Ya ezilen mezhebin bir ferdi olarak sefalet içinde ve baskı altında diz çökerek, her gün daha ağır bedeller ödeyerek, emperyalist savaşı seyrederek köle gibi yaşayacağız; ya da “artık yeter” diyerek ayağa kalkacağız, özgürlüğümüz ve geleceğimiz için dövüşeceğiz.

Bu ses; çürüyen asalak sermaye sınıfına karşı işçi sınıfının devrimci mücadele çağrısıdır!

Bu ses; hak ve özgürlüklerimizi kopararak alma, geleceği birlikte kurma iddiasını taşıyanlara bir çağrıdır!

Bu ses; emperyalist haydutlara, kirli ve haksız savaşlara karşı mücadele çağrısıdır!

Bu ses; kapitalizmin yıkım ve savaş programına, baskı ve zulmüne karşı bir çağrıdır!

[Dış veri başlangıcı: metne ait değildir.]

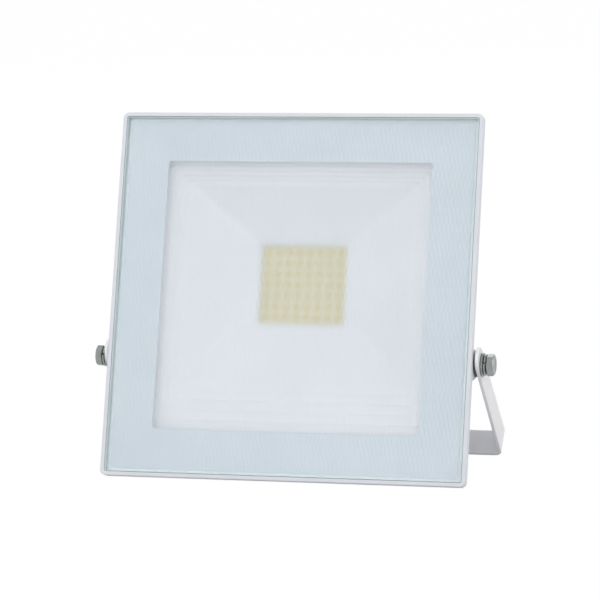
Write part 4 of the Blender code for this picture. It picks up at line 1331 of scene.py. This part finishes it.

Bu ses; kapitalizmin yıkım düzenine, emperyalizmin savaş kudurganlığına karşı devrim ve sosyalizm mücadelesine bir çağrıdır!

Alevi-Sünni bir olsun, sermaye iktidarı kahrolsun!

Yaşasın halkların kardeşliği!

Kahrolsun sermaye diktatörlüğü!

Yaşasın sosyalist işçi-emekçi iktidarı!